In Review: Contemporary French Plays, Edited and translated by Chris Campbell. Oberon Books, 2017. Pp. 200. ISBN 978-1-78682-072-3
Reviewed by Amelia Parenteau
Volume 7, Issue 1 (Spring 2018)
Campbell’s collection presents four plays that constitute a sliver of the breadth of contemporary French theater. As Clare Finburgh writes in her judicious introduction, “[T]oday’s [French] theatrical landscape tends to be characterized by shows that either feature virtually no text, or text that is collectively written by members of the creative team.” And yet, individual playwrights are still sought and produced by some of the leading theaters in the country, despite being too often overshadowed by the big name auteur directors who earn international renown.

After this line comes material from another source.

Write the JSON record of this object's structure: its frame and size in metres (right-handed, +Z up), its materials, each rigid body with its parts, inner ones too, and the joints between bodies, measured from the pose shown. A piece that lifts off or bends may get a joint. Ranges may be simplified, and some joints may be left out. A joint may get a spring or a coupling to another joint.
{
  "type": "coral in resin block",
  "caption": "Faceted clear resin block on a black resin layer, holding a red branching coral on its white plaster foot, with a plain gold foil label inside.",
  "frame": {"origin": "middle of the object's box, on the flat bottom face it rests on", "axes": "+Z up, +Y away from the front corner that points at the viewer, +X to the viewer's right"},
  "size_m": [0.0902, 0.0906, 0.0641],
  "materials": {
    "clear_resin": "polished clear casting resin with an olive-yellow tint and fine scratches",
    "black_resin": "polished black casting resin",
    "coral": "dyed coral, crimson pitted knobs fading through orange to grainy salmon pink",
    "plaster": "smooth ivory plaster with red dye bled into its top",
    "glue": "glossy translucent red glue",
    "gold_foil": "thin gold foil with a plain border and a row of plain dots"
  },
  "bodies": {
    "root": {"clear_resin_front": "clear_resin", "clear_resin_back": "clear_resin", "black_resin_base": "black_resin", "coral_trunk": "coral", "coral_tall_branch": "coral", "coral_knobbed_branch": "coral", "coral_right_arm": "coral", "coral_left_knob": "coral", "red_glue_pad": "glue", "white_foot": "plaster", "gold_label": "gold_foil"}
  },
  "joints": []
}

The collection starts with Rémi de Vos’ 2006 Till Death (Till Death Us Do Part), a rambling farce that resembles a much peppier version of a Martin McDonagh play. Till Death is followed by Magali Mougel’s 2011 Erwin Motors (Erwin Motor, dévotion), a poetic play, rife with sexual undertones, reminiscent of Les Liaisons Dangereuses. Next, we have Lancelot Hamelin’s 2007 Alta Villa (ALTA VILLA contrepoint), a “personal is political” play about the Algerian War, finally followed by Adeline Picault’s 2008 Bobin and Mikado (Bobbin et Mikado), a Jules and Jim love triangle, shot through with tragedy. With this sequence, Campbell creates a light-hearted frame to surround the more emotionally and structurally complicated middle works in the volume.

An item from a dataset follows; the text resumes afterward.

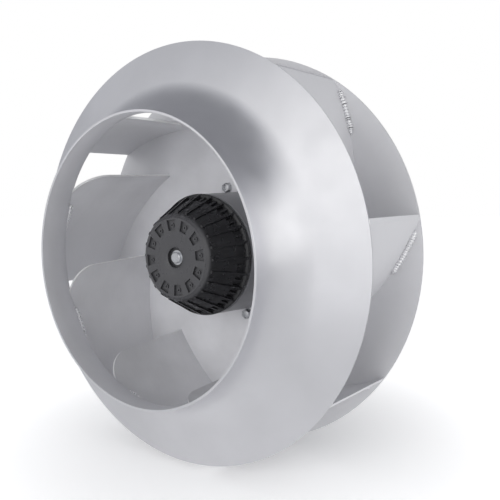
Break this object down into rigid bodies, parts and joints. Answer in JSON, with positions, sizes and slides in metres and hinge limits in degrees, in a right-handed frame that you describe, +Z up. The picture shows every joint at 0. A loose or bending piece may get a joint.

Traditionally, as Finburgh explains, “French playwriting tends to foreground form, [using] dissolute poetic fragments, [privileging] research into formal possibility.” These plays, perhaps with the exception of Alta Villa, foreground story, falling into a more Anglo tradition of playwriting and storytelling, delving into emotions rather than intellect. This collection, thereby, makes an excellent primer for exporting French plays to the international market, offering uniquely French voices in a format that is widely accessible to non-French-speaking audiences.

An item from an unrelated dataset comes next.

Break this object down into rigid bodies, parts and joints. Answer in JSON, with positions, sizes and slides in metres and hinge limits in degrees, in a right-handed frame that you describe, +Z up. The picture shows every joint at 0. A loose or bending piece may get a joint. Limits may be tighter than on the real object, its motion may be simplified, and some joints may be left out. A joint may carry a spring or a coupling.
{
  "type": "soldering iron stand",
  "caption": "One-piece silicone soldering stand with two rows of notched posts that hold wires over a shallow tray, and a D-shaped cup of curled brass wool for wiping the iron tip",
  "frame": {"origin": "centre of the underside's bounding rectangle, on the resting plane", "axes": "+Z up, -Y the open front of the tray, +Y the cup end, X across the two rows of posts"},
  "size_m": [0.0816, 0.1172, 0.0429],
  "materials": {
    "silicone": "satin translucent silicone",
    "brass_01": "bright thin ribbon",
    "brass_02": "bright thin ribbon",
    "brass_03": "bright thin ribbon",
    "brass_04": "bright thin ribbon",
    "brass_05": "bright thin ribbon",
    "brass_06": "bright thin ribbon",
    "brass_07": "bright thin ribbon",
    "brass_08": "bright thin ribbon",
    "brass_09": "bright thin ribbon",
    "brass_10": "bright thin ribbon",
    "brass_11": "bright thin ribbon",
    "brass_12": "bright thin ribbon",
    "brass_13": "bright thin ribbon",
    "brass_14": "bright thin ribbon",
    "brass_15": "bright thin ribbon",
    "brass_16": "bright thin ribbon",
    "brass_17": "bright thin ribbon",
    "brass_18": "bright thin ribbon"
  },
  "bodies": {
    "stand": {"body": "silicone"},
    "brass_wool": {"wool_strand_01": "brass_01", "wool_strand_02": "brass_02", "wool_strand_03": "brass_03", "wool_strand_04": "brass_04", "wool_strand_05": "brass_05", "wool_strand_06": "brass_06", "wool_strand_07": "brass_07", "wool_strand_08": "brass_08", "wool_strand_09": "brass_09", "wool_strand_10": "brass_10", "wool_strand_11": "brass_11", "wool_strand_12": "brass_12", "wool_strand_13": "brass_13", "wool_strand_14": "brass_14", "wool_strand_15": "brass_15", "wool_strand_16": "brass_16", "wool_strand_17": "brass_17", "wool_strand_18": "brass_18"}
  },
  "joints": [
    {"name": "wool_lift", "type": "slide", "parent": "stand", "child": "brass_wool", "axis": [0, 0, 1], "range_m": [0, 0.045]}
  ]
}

Finburgh avoids offering specific thematic analysis in her introduction, but if I were to hazard a few generalizations, I was struck by the focus on romantic love in this selection of contemporary French theatre, as opposed to the more socially embroiled, often family-centric plays coming out of the United States. Since identity politics are not the bread and butter of French political conversation as they are in the United States, it makes sense that the central dramatic narratives rather focus on romantic love, inasmuch as theater is a mirror to society. However, this choice does little to disabuse the romantic American notion of French culture as full of affairs and scandalous love.
Moreover, I was surprised by how patriarchal the relationships depicted between men and women are in these four plays, demonstrating extremely conventional gender roles and power imbalances for the twenty-first century. Each “romance” is a tale of possession, with male characters attempting to assert their power over the women in their lives to prove their worth, from Simon in Till Death, marrying his childhood sweetheart to avoid telling his mother the truth, to Mr. Talzberg and Mr. Volanges manipulating Cécile in Erwin Motors, to Faïza trapped in her marriage to the abusive Frank in Alta Villa, to Jim and Mikado trying to declare ownership of Bobin in Bobin and Mikado. It is no secret that French feminism and gender roles differ from those of the United States, but such an overt theme through the diverse collection of storytelling and authors surprised me.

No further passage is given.